L’argent recueilli sert à fournir un éventail de services aux membres, à vie, dès le diagnostic, dont l’accompagnement individualisé avec des travailleurs sociaux, le massage thérapeutique et des programmes récréatifs comme le camp estival qui permet à 120 familles de s’éclater pendant une semaine, en nature, alors qu’une équipe médicale assure le suivi des enfants sur place.

Si les deux tiers des fonds sont consacrés à ces mesures de soutien, 14 % sont versés directement aux familles pour leur permettre de souffler financièrement. L’aide profite entre autres à celles qui habitent en région éloignée et qui doivent se rendre à Québec ou à Montréal pour des traitements. Camille Rioux dit que ce « gros coup de main » est hautement apprécié. « Si un parent perd son emploi, il sent qu’il peut se concentrer plus sur son enfant et moins se soucier de l’aspect financier. »

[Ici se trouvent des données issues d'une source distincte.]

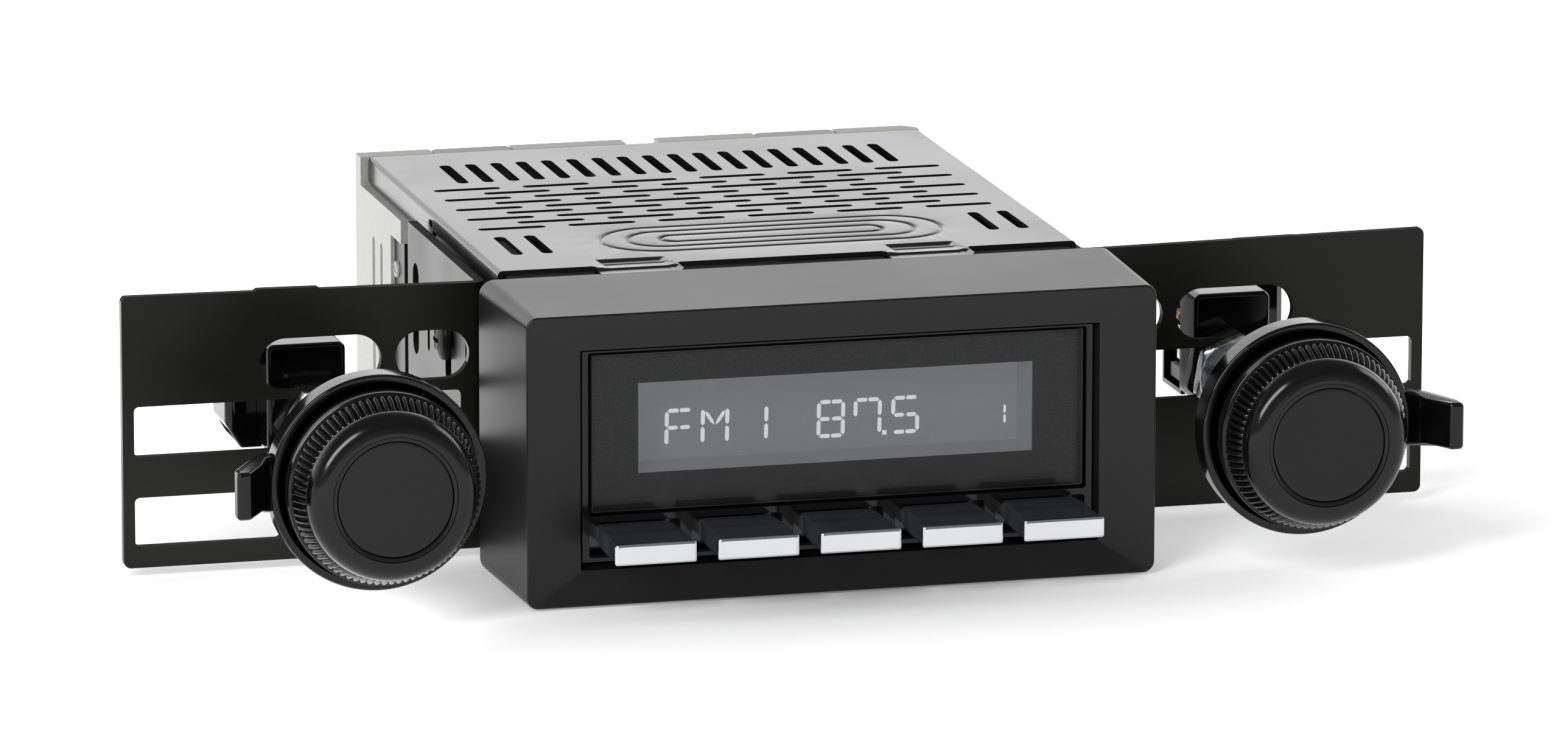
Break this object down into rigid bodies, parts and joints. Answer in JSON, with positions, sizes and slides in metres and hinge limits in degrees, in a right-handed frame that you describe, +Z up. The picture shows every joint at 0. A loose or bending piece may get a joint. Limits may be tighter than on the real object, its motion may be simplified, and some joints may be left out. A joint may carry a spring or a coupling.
{
  "type": "car radio",
  "caption": "Shaft-mounted car radio with a dished bezel, grey display, chrome-tipped push buttons and a ribbed knob with a rear lever on each adjustable side bracket.",
  "frame": {"origin": "on the surface the radio stands on, under the middle of its overall box", "axes": "+X to the viewer's right, +Y from the front of the radio to its back, +Z up"},
  "size_m": [0.2442, 0.1732, 0.0538],
  "materials": {
    "bezel_black": "fine satin grain",
    "gloss_black": "high gloss",
    "steel_black": "satin black paint",
    "cover_black": "gloss black paint",
    "chrome": "bright plated",
    "zinc": "bright zinc plate",
    "cast_aluminium": "rough as cast",
    "smoked_lens": "clear gloss",
    "display_glass": "grey liquid crystal",
    "white_plastic": "diffusing",
    "circuit_board": "solder mask",
    "connector_black": "moulded",
    "inlay_black": "matte",
    "tinplate": "tinned",
    "sleeve_plastic": "shrink sleeve"
  },
  "bodies": {
    "radio_body": {"chassis_tray": "steel_black", "top_cover": "cover_black", "rear_heat_sink": "cast_aluminium", "main_circuit_board": "circuit_board", "tuner_module": "tinplate", "power_amplifier": "connector_black", "filter_capacitor": "sleeve_plastic", "front_housing": "connector_black", "face_panel": "gloss_black", "bezel": "bezel_black", "display_lens": "smoked_lens", "lcd_panel": "display_glass", "backlight_panel": "white_plastic", "front_circuit_board": "circuit_board", "button_switch_strip": "connector_black", "antenna_socket": "zinc", "power_socket": "connector_black", "phono_sockets": "connector_black", "left_bracket_screw_front": "zinc", "left_bracket_screw_rear": "zinc", "right_bracket_screw_front": "zinc", "right_bracket_screw_rear": "zinc"},
    "button_1": {"push_button_1": "gloss_black", "button_cap_1": "chrome"},
    "button_2": {"push_button_2": "gloss_black", "button_cap_2": "chrome"},
    "button_3": {"push_button_3": "gloss_black", "button_cap_3": "chrome"},
    "button_4": {"push_button_4": "gloss_black", "button_cap_4": "chrome"},
    "button_5": {"push_button_5": "gloss_black", "button_cap_5": "chrome"},
    "left_bracket": {"left_side_bracket": "steel_black"},
    "left_control": {"left_encoder": "zinc", "left_shaft_nut_front": "zinc", "left_shaft_nut_rear": "zinc", "left_control_pod": "gloss_black", "left_control_housing": "connector_black", "left_control_board": "circuit_board"},
    "left_lever": {"left_lever_ring": "gloss_black", "left_lever_sleeve": "zinc"},
    "left_push": {"left_push_plunger": "white_plastic"},
    "left_knob_turn": {"left_knob": "gloss_black", "left_knob_inlay": "inlay_black", "left_knob_shaft": "zinc"},
    "right_bracket": {"right_side_bracket": "steel_black"},
    "right_control": {"right_encoder": "zinc", "right_shaft_nut_front": "zinc", "right_shaft_nut_rear": "zinc", "right_control_pod": "gloss_black", "right_control_housing": "connector_black", "right_control_board": "circuit_board"},
    "right_lever": {"right_lever_ring": "gloss_black", "right_lever_sleeve": "zinc"},
    "right_push": {"right_push_plunger": "white_plastic"},
    "right_knob_turn": {"right_knob": "gloss_black", "right_knob_inlay": "inlay_black", "right_knob_shaft": "zinc"}
  },
  "joints": [
    {"name": "button_1_push", "type": "slide", "parent": "radio_body", "child": "button_1", "axis": [0, 1, 0], "range_m": [0, 0.0015], "stiffness_N_per_m": 300},
    {"name": "button_2_push", "type": "slide", "parent": "radio_body", "child": "button_2", "axis": [0, 1, 0], "range_m": [0, 0.0015], "stiffness_N_per_m": 300},
    {"name": "button_3_push", "type": "slide", "parent": "radio_body", "child": "button_3", "axis": [0, 1, 0], "range_m": [0, 0.0015], "stiffness_N_per_m": 300},
    {"name": "button_4_push", "type": "slide", "parent": "radio_body", "child": "button_4", "axis": [0, 1, 0], "range_m": [0, 0.0015], "stiffness_N_per_m": 300},
    {"name": "button_5_push", "type": "slide", "parent": "radio_body", "child": "button_5", "axis": [0, 1, 0], "range_m": [0, 0.0015], "stiffness_N_per_m": 300},
    {"name": "left_bracket_height", "type": "slide", "parent": "radio_body", "child": "left_bracket", "axis": [0, 0, 1], "range_m": [-0.006, 0.006]},
    {"name": "left_control_spacing", "type": "slide", "parent": "left_bracket", "child": "left_control", "axis": [-1, 0, 0], "range_m": [-0.005, 0.025]},
    {"name": "left_lever_turn", "type": "hinge", "parent": "left_control", "child": "left_lever", "pos_m": [-0.0854, -0.078, 0.0259], "axis": [0, 1, 0], "range_deg": [-50, 50]},
    {"name": "left_knob_push", "type": "slide", "parent": "left_control", "child": "left_push", "axis": [0, 1, 0], "range_m": [0, 0.0009], "stiffness_N_per_m": 500},
    {"name": "left_knob_turn", "type": "hinge", "parent": "left_push", "child": "left_knob_turn", "pos_m": [-0.0854, -0.078, 0.0259], "axis": [0, 1, 0], "continuous": true},
    {"name": "right_bracket_height", "type": "slide", "parent": "radio_body", "child": "right_bracket", "axis": [0, 0, 1], "range_m": [-0.006, 0.006]},
    {"name": "right_control_spacing", "type": "slide", "parent": "right_bracket", "child": "right_control", "axis": [1, 0, 0], "range_m": [-0.005, 0.025]},
    {"name": "right_lever_turn", "type": "hinge", "parent": "right_control", "child": "right_lever", "pos_m": [0.0854, -0.078, 0.0259], "axis": [0, 1, 0], "range_deg": [-50, 50]},
    {"name": "right_knob_push", "type": "slide", "parent": "right_control", "child": "right_push", "axis": [0, 1, 0], "range_m": [0, 0.0009], "stiffness_N_per_m": 500},
    {"name": "right_knob_turn", "type": "hinge", "parent": "right_push", "child": "right_knob_turn", "pos_m": [0.0854, -0.078, 0.0259], "axis": [0, 1, 0], "continuous": true}
  ]
}
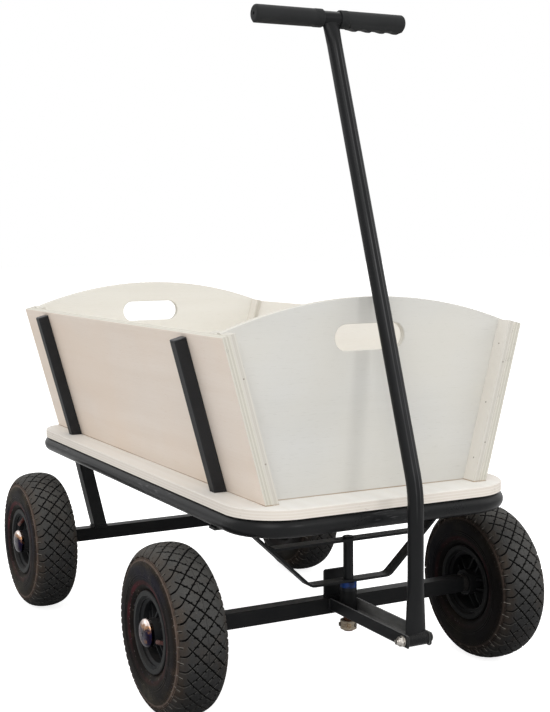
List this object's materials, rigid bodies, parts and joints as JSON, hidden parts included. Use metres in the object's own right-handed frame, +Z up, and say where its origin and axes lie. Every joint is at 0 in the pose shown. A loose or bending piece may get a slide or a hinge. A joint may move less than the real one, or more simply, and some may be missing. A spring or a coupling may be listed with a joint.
{
  "type": "wooden pull wagon",
  "caption": "Pull wagon with a slanted plywood load box on a tube frame, air-filled tyres on spoked wheels, a steered front axle and a tall T-handle.",
  "frame": {"origin": "on the floor under the middle of the wagon's overall length and width", "axes": "+Z up, the handle and the steered axle face -Y, +X is the wagon's left"},
  "size_m": [0.674, 1.0461, 1.0608],
  "materials": {
    "black_steel": "satin black powder coat",
    "zinc_steel": "zinc plated, dull",
    "chrome": "bright pressed cap",
    "deck_plywood": "whitewashed birch plywood",
    "side_plywood": "whitewashed birch plywood, warm",
    "end_plywood": "whitewashed birch plywood",
    "batten_plywood": "birch plywood strip with visible plies",
    "black_plastic": "matt",
    "blue_plastic": "semi-gloss",
    "rim_plastic": "matt moulded",
    "tyre_rubber": "dusty black rubber",
    "grip_rubber": "matt"
  },
  "bodies": {
    "chassis": {"frame_ring": "black_steel", "cross_members": "black_steel", "deck_board": "deck_plywood", "side_board_left": "side_plywood", "side_board_right": "side_plywood", "front_board": "end_plywood", "rear_board": "end_plywood", "battens_left": "batten_plywood", "battens_right": "batten_plywood", "stakes_left": "black_steel", "stakes_right": "black_steel", "stake_caps": "black_plastic", "rear_axle_beam": "black_steel", "rear_stub_axles": "zinc_steel", "rear_legs": "black_steel", "steering_brace": "black_steel", "brace_crossbar": "black_steel", "kingpin": "black_steel", "kingpin_collar": "zinc_steel"},
    "steering": {"front_axle_beam": "black_steel", "front_stub_axles": "zinc_steel", "head_tube": "black_steel", "steering_bushing": "blue_plastic", "stop_plate": "black_steel", "drawbar_channel": "black_steel", "pivot_bolt": "zinc_steel"},
    "handle": {"pivot_sleeve": "black_steel", "handle_shaft": "black_steel", "handle_crossbar": "black_steel", "grip_left": "grip_rubber", "grip_right": "grip_rubber"},
    "wheel_front_left": {"tyre_front_left": "tyre_rubber", "rim_front_left": "rim_plastic", "hub_cap_front_left": "chrome"},
    "wheel_front_right": {"tyre_front_right": "tyre_rubber", "rim_front_right": "rim_plastic", "hub_cap_front_right": "chrome"},
    "wheel_rear_left": {"tyre_rear_left": "tyre_rubber", "rim_rear_left": "rim_plastic", "hub_cap_rear_left": "chrome"},
    "wheel_rear_right": {"tyre_rear_right": "tyre_rubber", "rim_rear_right": "rim_plastic", "hub_cap_rear_right": "chrome"}
  },
  "joints": [
    {"name": "steering_pivot", "type": "hinge", "parent": "chassis", "child": "steering", "pos_m": [0, -0.32795, 0.145], "axis": [0, 0, 1], "range_deg": [-25, 25]},
    {"name": "handle_pivot", "type": "hinge", "parent": "steering", "child": "handle", "pos_m": [0, -0.51195, 0.133], "axis": [1, 0, 0], "range_deg": [0, 110]},
    {"name": "wheel_spin_front_left", "type": "hinge", "parent": "steering", "child": "wheel_front_left", "pos_m": [0.287, -0.29295, 0.13], "axis": [1, 0, 0], "continuous": true},
    {"name": "wheel_spin_front_right", "type": "hinge", "parent": "steering", "child": "wheel_front_right", "pos_m": [-0.287, -0.29295, 0.13], "axis": [1, 0, 0], "continuous": true},
    {"name": "wheel_spin_rear_left", "type": "hinge", "parent": "chassis", "child": "wheel_rear_left", "pos_m": [0.287, 0.35505, 0.13], "axis": [1, 0, 0], "continuous": true},
    {"name": "wheel_spin_rear_right", "type": "hinge", "parent": "chassis", "child": "wheel_rear_right", "pos_m": [-0.287, 0.35505, 0.13], "axis": [1, 0, 0], "continuous": true}
  ]
}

Le reste va à la recherche sur les cancers pédiatriques dont les plus fréquents sont la leucémie, puis ceux du cerveau, du système nerveux et des lymphomes. Depuis une vingtaine d’années, il n’y a pas plus ni moins de cas de cancer chez les enfants, mais grâce aux avancées scientifiques un plus grand nombre de jeunes patients réussissent aujourd’hui à vaincre la maladie. Le taux de survie est passé de 71 % à environ 82 %, ce qui laisse espérer qu’un jour quelqu’un quelque part découvrira comment l’enrayer complètement.

Un défi tout près, le 17 septembre au centre commercial Alexis Nihon

Le centre commercial Alexis Nihon sera l’hôte du Défi têtes rasées pour la première fois le 17 septembre prochain, entre 12 h et 15 h, au niveau métro. Ce sera l’avant-dernière activité de rasage de l’édition 2015. Un don minimal de 50 $ est requis pour y participer et il est recommandé de s’inscrire en ligne au tetesrasees.com. Alexis Nihon est détenu et géré par le Fonds de placement immobilier Cominar, qui a joué un rôle clé dans l’organisation et la tenue de plusieurs éditions du Défi têtes rasées Leucan à Québec. La compagnie continue de soutenir la cause et encourage ses employés à s’impliquer dans l’événement.